** start Data listing **

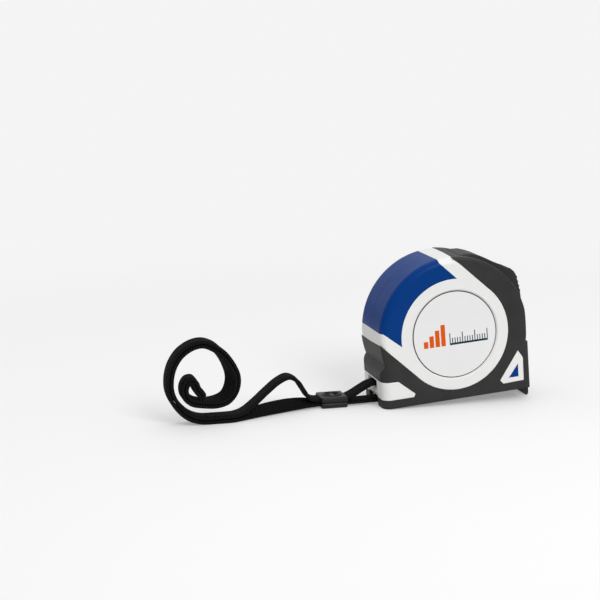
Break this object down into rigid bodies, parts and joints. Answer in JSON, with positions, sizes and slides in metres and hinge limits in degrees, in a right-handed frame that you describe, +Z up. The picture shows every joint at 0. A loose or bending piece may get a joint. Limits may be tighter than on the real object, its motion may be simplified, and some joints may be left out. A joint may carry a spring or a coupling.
{
  "type": "tape measure",
  "caption": "Pocket tape measure with a round-backed case, slide lock, spring-wound blade, end hook, belt clip and looped wrist strap.",
  "frame": {"origin": "on the surface the tape stands on, below the middle of the case with its hook and belt clip", "axes": "+Z up, +X level towards the mouth, -Y towards the label side; the blade rises 4.9 degrees towards the mouth"},
  "size_m": [0.1675, 0.0383, 0.0664],
  "materials": {
    "white_case": "glossy moulded",
    "black_grip": "satin overmould with a fine grain",
    "blue_panel": "glossy moulded",
    "label": "printed satin film",
    "blue_badge": "glossy moulded",
    "screw_steel": "zinc plated",
    "wear_plate": "brushed",
    "bumper_rubber": "matte",
    "spring_steel": "polished plating",
    "post_steel": "turned",
    "mainspring": "blued spring steel",
    "reel_plastic": "moulded",
    "blade": "satin coated",
    "rivet_steel": "plain",
    "hook_steel": "blackened",
    "lock_plastic": "moulded",
    "brake_rubber": "matte",
    "clasp_plastic": "fine grain",
    "strap_webbing": "woven"
  },
  "bodies": {
    "case": {"front_shell": "white_case", "rear_shell": "white_case", "front_grip": "black_grip", "rear_grip": "black_grip", "front_panel": "blue_panel", "rear_panel": "blue_panel", "front_label": "label", "front_badge": "blue_badge", "rear_badge": "blue_badge", "case_screws": "screw_steel", "mouth_plate": "wear_plate", "nose_bumper": "bumper_rubber", "belt_clip": "spring_steel", "clip_screw": "screw_steel", "centre_post": "post_steel", "power_spring": "mainspring", "strap_clasp_base": "clasp_plastic", "strap_clasp_cap": "clasp_plastic", "strap_anchor": "strap_webbing", "strap_upper": "strap_webbing", "strap_lower": "strap_webbing"},
    "reel": {"reel_drum": "reel_plastic", "drum_cover": "reel_plastic", "blade_coil": "blade"},
    "blade": {"blade_strip": "blade", "hook_rivets": "rivet_steel"},
    "hook": {"end_hook": "hook_steel"},
    "lock": {"lock_button": "lock_plastic", "lock_arm": "lock_plastic", "brake_pad": "brake_rubber"}
  },
  "joints": [
    {"name": "blade_pull", "type": "slide", "parent": "case", "child": "blade", "axis": [0.9963, 0, 0.0858], "range_m": [0, 0.03], "stiffness_N_per_m": 8, "springref_m": -0.3},
    {"name": "reel_spin", "type": "hinge", "parent": "case", "child": "reel", "pos_m": [-0.0024, -0.00265, 0.03207], "axis": [0, 1, 0], "range_deg": [-80, 0]},
    {"name": "hook_play", "type": "slide", "parent": "blade", "child": "hook", "axis": [0.9963, 0, 0.0858], "range_m": [0, 0.0008]},
    {"name": "lock_slide", "type": "slide", "parent": "case", "child": "lock", "axis": [0.6418, 0, -0.7669], "range_m": [0, 0.004]}
  ],
  "couplings": [
    {"joint": "reel_spin", "follows": "blade_pull", "rad_per_m": -46.08}
  ]
}
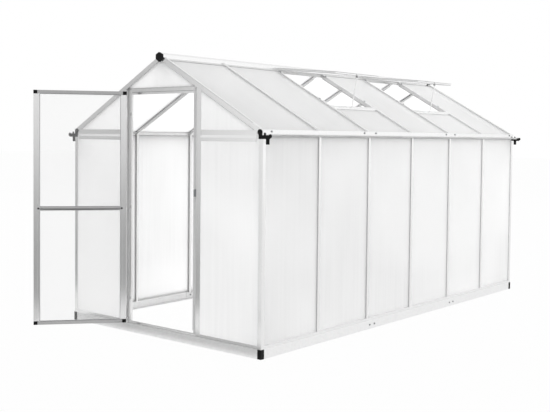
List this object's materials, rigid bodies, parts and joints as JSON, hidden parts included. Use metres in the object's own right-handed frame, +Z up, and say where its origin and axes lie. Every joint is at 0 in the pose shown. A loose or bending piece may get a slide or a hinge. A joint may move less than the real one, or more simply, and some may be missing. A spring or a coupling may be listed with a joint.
{
  "type": "plastic greenhouse",
  "caption": "Long walk-in greenhouse with a ridged roof: aluminium frame, twin-wall plastic sheets, steel base, hinged door standing open and open roof vents.",
  "frame": {"origin": "middle of the base's footprint, on the ground", "axes": "+Z up, +Y along the house away from the door, +X to the right seen from the door end"},
  "size_m": [2.048, 4.254, 2.018],
  "materials": {
    "base_steel": "galvanised, dull",
    "aluminium": "satin anodised",
    "twin_wall": "clear twin-wall sheet, milky",
    "black_plastic": "moulded, fine grain"
  },
  "bodies": {
    "frame": {"base_ends": "base_steel", "base_sides": "base_steel", "base_corner_caps": "black_plastic", "sill_front": "aluminium", "sill_back": "aluminium", "sill_sides": "aluminium", "corner_posts": "aluminium", "side_bars_left": "aluminium", "side_bars_right": "aluminium", "wall_panels_left": "twin_wall", "wall_panels_right": "twin_wall", "eave_left": "aluminium", "eave_right": "aluminium", "gutter_end_caps": "black_plastic", "ridge_beam": "aluminium", "ridge_caps": "black_plastic", "rafters_front": "aluminium", "rafters_back": "aluminium", "roof_bars_left": "aluminium", "roof_bars_right": "aluminium", "roof_panels_left": "twin_wall", "roof_panels_right": "twin_wall", "gable_rails_front": "aluminium", "gable_rails_back": "aluminium", "back_studs": "aluminium", "door_post_left": "aluminium", "door_post_right": "aluminium", "door_header": "aluminium", "door_threshold": "aluminium", "wall_panels_front": "twin_wall", "gable_panels_front": "twin_wall", "wall_panels_back": "twin_wall", "gable_panels_back": "twin_wall", "vent_sills": "aluminium", "vent_frames": "aluminium", "vent_panes": "twin_wall", "vent_stays": "aluminium", "door_hinge_knuckles": "aluminium", "latch_keeper": "aluminium"},
    "door": {"door_stiles": "aluminium", "door_rails": "aluminium", "door_panes": "twin_wall", "door_corner_caps": "black_plastic", "door_hinge_leaves": "aluminium", "door_handle": "black_plastic"}
  },
  "joints": [
    {"name": "door_hinge", "type": "hinge", "parent": "frame", "child": "door", "pos_m": [-0.325, -1.869, 0.9], "axis": [0, 0, 1], "range_deg": [-35, 130]}
  ]
}
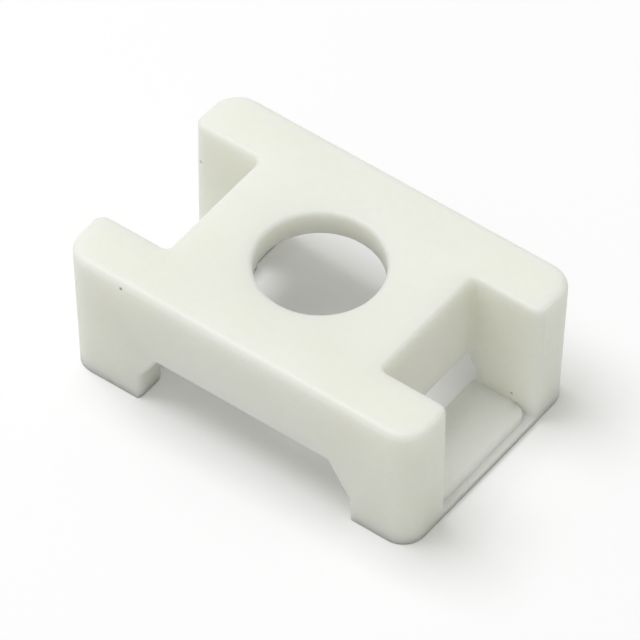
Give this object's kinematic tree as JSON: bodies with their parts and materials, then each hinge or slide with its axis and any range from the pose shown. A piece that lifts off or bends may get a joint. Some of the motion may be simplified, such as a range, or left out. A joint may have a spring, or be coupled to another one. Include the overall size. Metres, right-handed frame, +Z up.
{
  "type": "cable tie mount",
  "caption": "Low screw-fixed saddle for cable ties, with a round screw hole through its deck, an open notch in each end, and a gap over a low sill so a tie can thread lengthwise under the deck.",
  "frame": {"origin": "on the screw hole's axis, in the plane the feet stand on", "axes": "+X along the length, the way a tie is threaded; +Y across the width; +Z up from the mounting surface, along the screw hole"},
  "size_m": [0.022, 0.0142, 0.0084],
  "materials": {
    "nylon": "satin, natural ivory nylon"
  },
  "bodies": {
    "root": {"tie_mount": "nylon"}
  },
  "joints": []
}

** end Data listing **

# Task brief:
Return the listing above in its exact form.

# Task result:
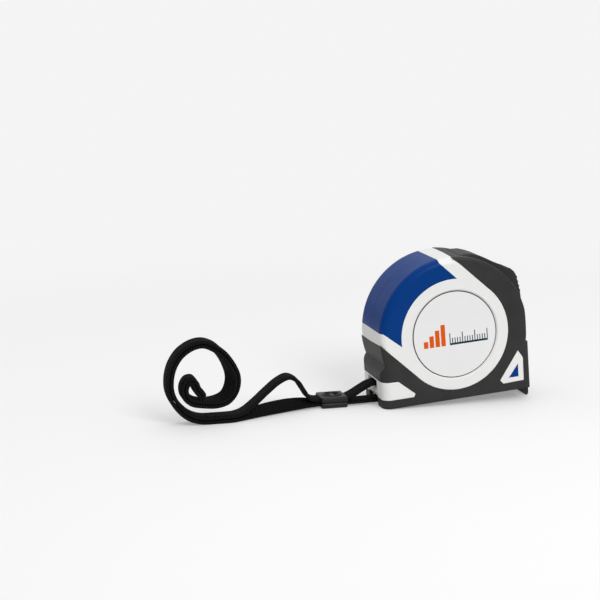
Break this object down into rigid bodies, parts and joints. Answer in JSON, with positions, sizes and slides in metres and hinge limits in degrees, in a right-handed frame that you describe, +Z up. The picture shows every joint at 0. A loose or bending piece may get a joint. Limits may be tighter than on the real object, its motion may be simplified, and some joints may be left out. A joint may carry a spring or a coupling.
{
  "type": "tape measure",
  "caption": "Pocket tape measure with a round-backed case, slide lock, spring-wound blade, end hook, belt clip and looped wrist strap.",
  "frame": {"origin": "on the surface the tape stands on, below the middle of the case with its hook and belt clip", "axes": "+Z up, +X level towards the mouth, -Y towards the label side; the blade rises 4.9 degrees towards the mouth"},
  "size_m": [0.1675, 0.0383, 0.0664],
  "materials": {
    "white_case": "glossy moulded",
    "black_grip": "satin overmould with a fine grain",
    "blue_panel": "glossy moulded",
    "label": "printed satin film",
    "blue_badge": "glossy moulded",
    "screw_steel": "zinc plated",
    "wear_plate": "brushed",
    "bumper_rubber": "matte",
    "spring_steel": "polished plating",
    "post_steel": "turned",
    "mainspring": "blued spring steel",
    "reel_plastic": "moulded",
    "blade": "satin coated",
    "rivet_steel": "plain",
    "hook_steel": "blackened",
    "lock_plastic": "moulded",
    "brake_rubber": "matte",
    "clasp_plastic": "fine grain",
    "strap_webbing": "woven"
  },
  "bodies": {
    "case": {"front_shell": "white_case", "rear_shell": "white_case", "front_grip": "black_grip", "rear_grip": "black_grip", "front_panel": "blue_panel", "rear_panel": "blue_panel", "front_label": "label", "front_badge": "blue_badge", "rear_badge": "blue_badge", "case_screws": "screw_steel", "mouth_plate": "wear_plate", "nose_bumper": "bumper_rubber", "belt_clip": "spring_steel", "clip_screw": "screw_steel", "centre_post": "post_steel", "power_spring": "mainspring", "strap_clasp_base": "clasp_plastic", "strap_clasp_cap": "clasp_plastic", "strap_anchor": "strap_webbing", "strap_upper": "strap_webbing", "strap_lower": "strap_webbing"},
    "reel": {"reel_drum": "reel_plastic", "drum_cover": "reel_plastic", "blade_coil": "blade"},
    "blade": {"blade_strip": "blade", "hook_rivets": "rivet_steel"},
    "hook": {"end_hook": "hook_steel"},
    "lock": {"lock_button": "lock_plastic", "lock_arm": "lock_plastic", "brake_pad": "brake_rubber"}
  },
  "joints": [
    {"name": "blade_pull", "type": "slide", "parent": "case", "child": "blade", "axis": [0.9963, 0, 0.0858], "range_m": [0, 0.03], "stiffness_N_per_m": 8, "springref_m": -0.3},
    {"name": "reel_spin", "type": "hinge", "parent": "case", "child": "reel", "pos_m": [-0.0024, -0.00265, 0.03207], "axis": [0, 1, 0], "range_deg": [-80, 0]},
    {"name": "hook_play", "type": "slide", "parent": "blade", "child": "hook", "axis": [0.9963, 0, 0.0858], "range_m": [0, 0.0008]},
    {"name": "lock_slide", "type": "slide", "parent": "case", "child": "lock", "axis": [0.6418, 0, -0.7669], "range_m": [0, 0.004]}
  ],
  "couplings": [
    {"joint": "reel_spin", "follows": "blade_pull", "rad_per_m": -46.08}
  ]
}
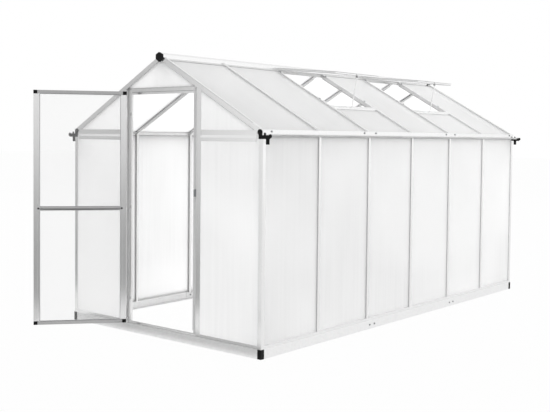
List this object's materials, rigid bodies, parts and joints as JSON, hidden parts included. Use metres in the object's own right-handed frame, +Z up, and say where its origin and axes lie. Every joint is at 0 in the pose shown. A loose or bending piece may get a slide or a hinge. A joint may move less than the real one, or more simply, and some may be missing. A spring or a coupling may be listed with a joint.
{
  "type": "plastic greenhouse",
  "caption": "Long walk-in greenhouse with a ridged roof: aluminium frame, twin-wall plastic sheets, steel base, hinged door standing open and open roof vents.",
  "frame": {"origin": "middle of the base's footprint, on the ground", "axes": "+Z up, +Y along the house away from the door, +X to the right seen from the door end"},
  "size_m": [2.048, 4.254, 2.018],
  "materials": {
    "base_steel": "galvanised, dull",
    "aluminium": "satin anodised",
    "twin_wall": "clear twin-wall sheet, milky",
    "black_plastic": "moulded, fine grain"
  },
  "bodies": {
    "frame": {"base_ends": "base_steel", "base_sides": "base_steel", "base_corner_caps": "black_plastic", "sill_front": "aluminium", "sill_back": "aluminium", "sill_sides": "aluminium", "corner_posts": "aluminium", "side_bars_left": "aluminium", "side_bars_right": "aluminium", "wall_panels_left": "twin_wall", "wall_panels_right": "twin_wall", "eave_left": "aluminium", "eave_right": "aluminium", "gutter_end_caps": "black_plastic", "ridge_beam": "aluminium", "ridge_caps": "black_plastic", "rafters_front": "aluminium", "rafters_back": "aluminium", "roof_bars_left": "aluminium", "roof_bars_right": "aluminium", "roof_panels_left": "twin_wall", "roof_panels_right": "twin_wall", "gable_rails_front": "aluminium", "gable_rails_back": "aluminium", "back_studs": "aluminium", "door_post_left": "aluminium", "door_post_right": "aluminium", "door_header": "aluminium", "door_threshold": "aluminium", "wall_panels_front": "twin_wall", "gable_panels_front": "twin_wall", "wall_panels_back": "twin_wall", "gable_panels_back": "twin_wall", "vent_sills": "aluminium", "vent_frames": "aluminium", "vent_panes": "twin_wall", "vent_stays": "aluminium", "door_hinge_knuckles": "aluminium", "latch_keeper": "aluminium"},
    "door": {"door_stiles": "aluminium", "door_rails": "aluminium", "door_panes": "twin_wall", "door_corner_caps": "black_plastic", "door_hinge_leaves": "aluminium", "door_handle": "black_plastic"}
  },
  "joints": [
    {"name": "door_hinge", "type": "hinge", "parent": "frame", "child": "door", "pos_m": [-0.325, -1.869, 0.9], "axis": [0, 0, 1], "range_deg": [-35, 130]}
  ]
}
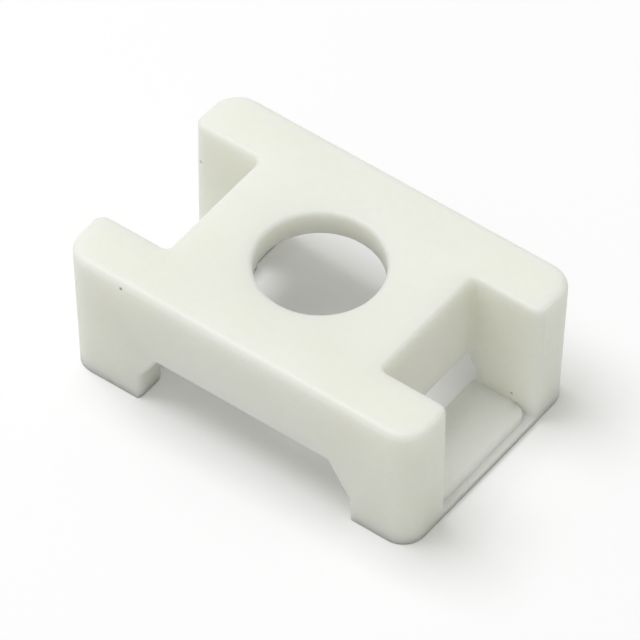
Give this object's kinematic tree as JSON: bodies with their parts and materials, then each hinge or slide with its axis and any range from the pose shown. A piece that lifts off or bends may get a joint. Some of the motion may be simplified, such as a range, or left out. A joint may have a spring, or be coupled to another one. Include the overall size. Metres, right-handed frame, +Z up.
{
  "type": "cable tie mount",
  "caption": "Low screw-fixed saddle for cable ties, with a round screw hole through its deck, an open notch in each end, and a gap over a low sill so a tie can thread lengthwise under the deck.",
  "frame": {"origin": "on the screw hole's axis, in the plane the feet stand on", "axes": "+X along the length, the way a tie is threaded; +Y across the width; +Z up from the mounting surface, along the screw hole"},
  "size_m": [0.022, 0.0142, 0.0084],
  "materials": {
    "nylon": "satin, natural ivory nylon"
  },
  "bodies": {
    "root": {"tie_mount": "nylon"}
  },
  "joints": []
}